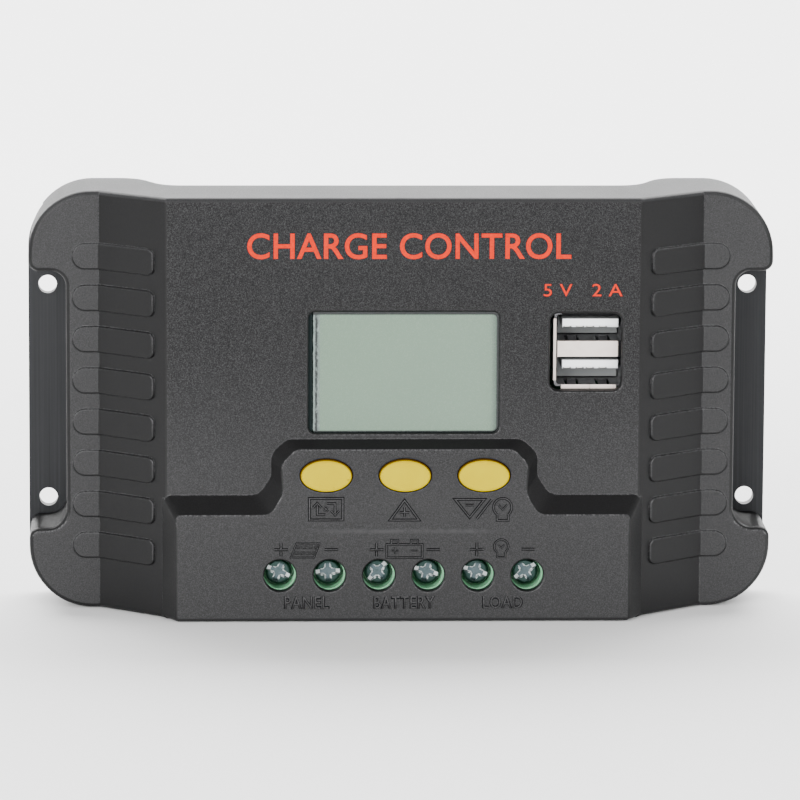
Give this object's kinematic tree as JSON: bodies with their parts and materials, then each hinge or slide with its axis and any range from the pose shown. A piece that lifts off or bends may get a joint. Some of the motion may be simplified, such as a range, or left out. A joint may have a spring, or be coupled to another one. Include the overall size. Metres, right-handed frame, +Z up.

++++++++

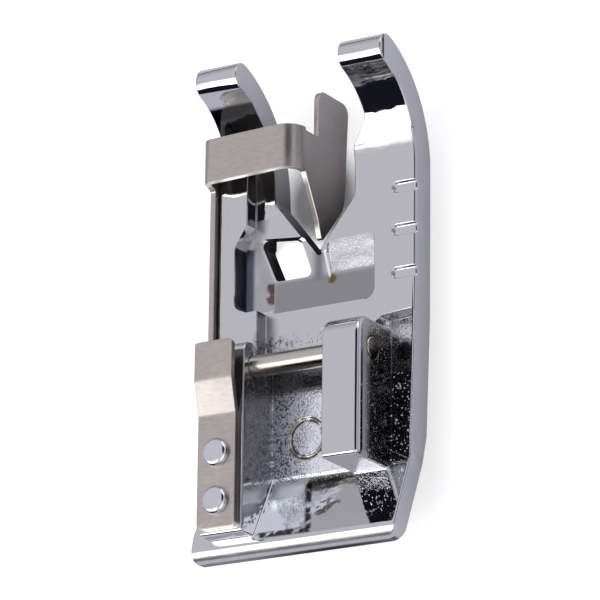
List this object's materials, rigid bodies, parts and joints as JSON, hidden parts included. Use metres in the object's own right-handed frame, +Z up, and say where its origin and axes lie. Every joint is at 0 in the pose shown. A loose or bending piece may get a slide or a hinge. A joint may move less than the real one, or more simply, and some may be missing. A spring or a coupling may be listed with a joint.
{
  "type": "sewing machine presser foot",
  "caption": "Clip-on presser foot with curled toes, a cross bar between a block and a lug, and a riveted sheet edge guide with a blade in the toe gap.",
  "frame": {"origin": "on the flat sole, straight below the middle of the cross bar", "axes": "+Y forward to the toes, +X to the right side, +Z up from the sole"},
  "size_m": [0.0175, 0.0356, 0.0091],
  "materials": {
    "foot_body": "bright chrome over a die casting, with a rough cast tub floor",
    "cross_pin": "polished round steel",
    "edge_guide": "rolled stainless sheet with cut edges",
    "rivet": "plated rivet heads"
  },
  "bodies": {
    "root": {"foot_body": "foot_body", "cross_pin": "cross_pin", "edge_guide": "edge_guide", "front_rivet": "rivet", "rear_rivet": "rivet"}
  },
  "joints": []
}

++++++++

Copy all lines above containing the string "origin".

== WRITTEN SOLUTION ==
List this object's materials, rigid bodies, parts and joints as JSON, hidden parts included. Use metres in the object's own right-handed frame, +Z up, and say where its origin and axes lie. Every joint is at 0 in the pose shown. A loose or bending piece may get a slide or a hinge. A joint may move less than the real one, or more simply, and some may be missing. A spring or a coupling may be listed with a joint.
  "frame": {"origin": "on the flat sole, straight below the middle of the cross bar", "axes": "+Y forward to the toes, +X to the right side, +Z up from the sole"},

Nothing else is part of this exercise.